米不足の責任を統計に押し付け 統計部門の人減らし政策で生産者が疑問感じる作況に(2025年07月07日 第1657号)
作況指数公表廃止は何を意味するのか
6月15日に小泉農水大臣は、作況指数が現場の農家の実感とは異なり、見直しを進めていると発言。翌16日には、作況指数の公表を2025年産から廃止することを発表しました。
温暖化の影響による35度を超す高温が続くなど、収量・品質の低下は当たり前になり、気温、降雨量、日照時間など気象関連データ利用が間に合っていない可能性もあり、作物作況の出し方に検討が加えられることは当然ともいえます。
水稲の収穫量を把握するため、全国約8千カ所で行っている坪刈り調査は続けるとともに、これまで1・7ミリのふるい目上に残ったものを収穫量としてきたのを、今後は実態に合わせ、多くの農家が使う1・8~1・9ミリのふるい目による選別に変更するとしています。また、人工衛星画像や、収穫量モニター付きコンバインのデータ活用などを研究することとしています。
パックご飯業界まで在庫対象に
さらに、統計の見直しとは別に民間在庫の把握範囲を広げるとしています。これまで玄米在庫の把握のみであった報告の対象業種に、中食・外食業界、スーパーなどの小売業界、冷凍食品、パックご飯などの食品製造業界も対象とするとしています。今年の6月末在庫は、米穀販売事業者の届け出をしている約7万軒のお米屋さん等に対して、食糧法に基づく報告(罰則付き)を求めるため、各地の農政局で封書の発送作業も行われています。
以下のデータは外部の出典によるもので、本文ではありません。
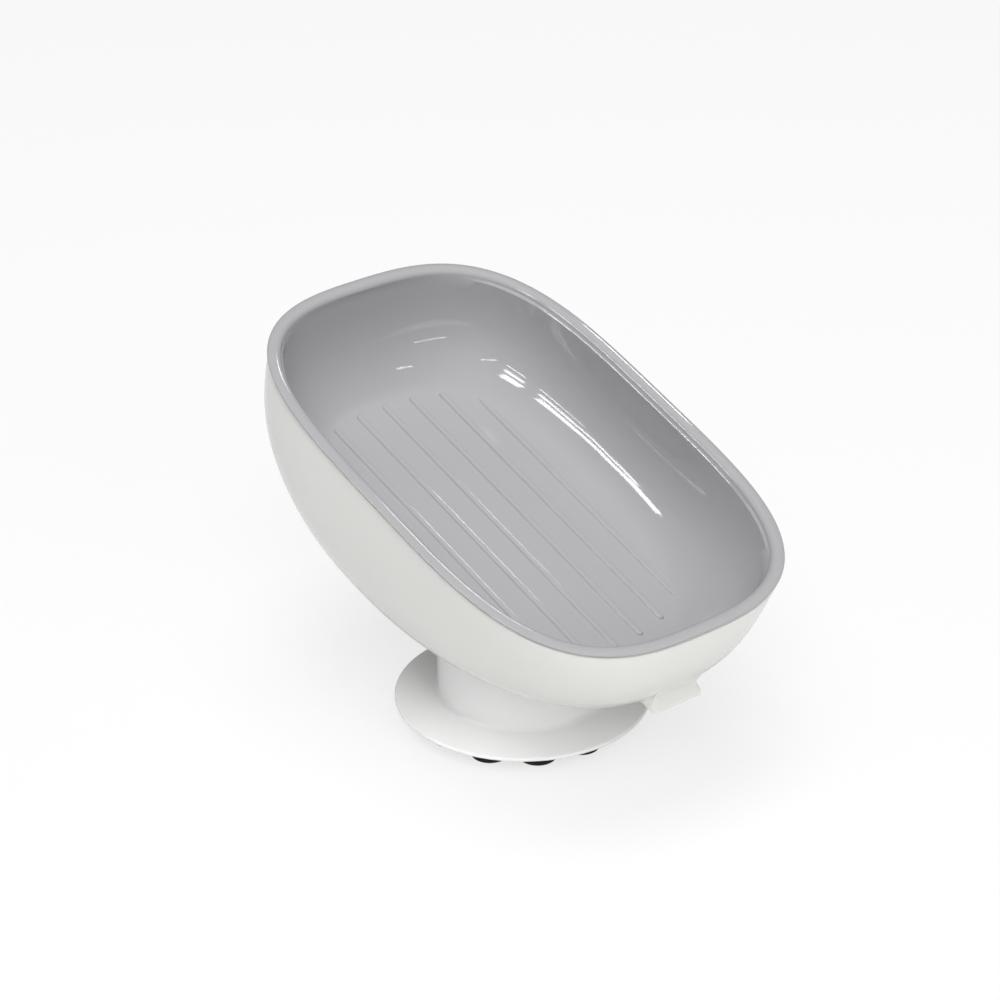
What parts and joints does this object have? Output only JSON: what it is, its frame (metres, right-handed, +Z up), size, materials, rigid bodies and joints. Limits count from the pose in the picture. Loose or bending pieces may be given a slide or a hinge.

統計は信用できないが、在庫はあると言いたいのでしょうか。
長年の自民党農政の下で、統計部門は国の機関としては最大の人減らし・合理化が続けられており、農水省の地方組織を廃止してきたツケが、生産者が疑問を感じる統計データとして表れていることが最大の問題です。
米不足には外米輸入、国家備蓄は廃止へ
米の需給と価格に決定的な影響を与える収穫量調査が、各地で自主的に使用しているふるい目以上で出されても、30万トンにも及ぶこともあるふるい下米が米でなくなるわけではありません。需給状況を適正に読むことができなくなる可能性もあります。町の米屋さんやスーパーの精米、冷凍米飯場まで在庫を把握して、民間在庫を膨らませて「米の在庫はある」と強弁するための目くらましのデータでしかなく、大臣自ら破壊している米の備蓄制度を廃止し、精米や加工米飯まで含めて、「在庫米」と称することが目的でしかありません。
国産米の増産をめざすことなく、需給調整は外米輸入と輸出で行うことをねらい、アメリカ言いなりに日本農業を破壊してきた農政を続けることが、小泉大臣の任務であることを忘れず、参議院選挙で自公・補完勢力を少数に追いやり、日本の農政を真っ当な方向に向けることが求められています。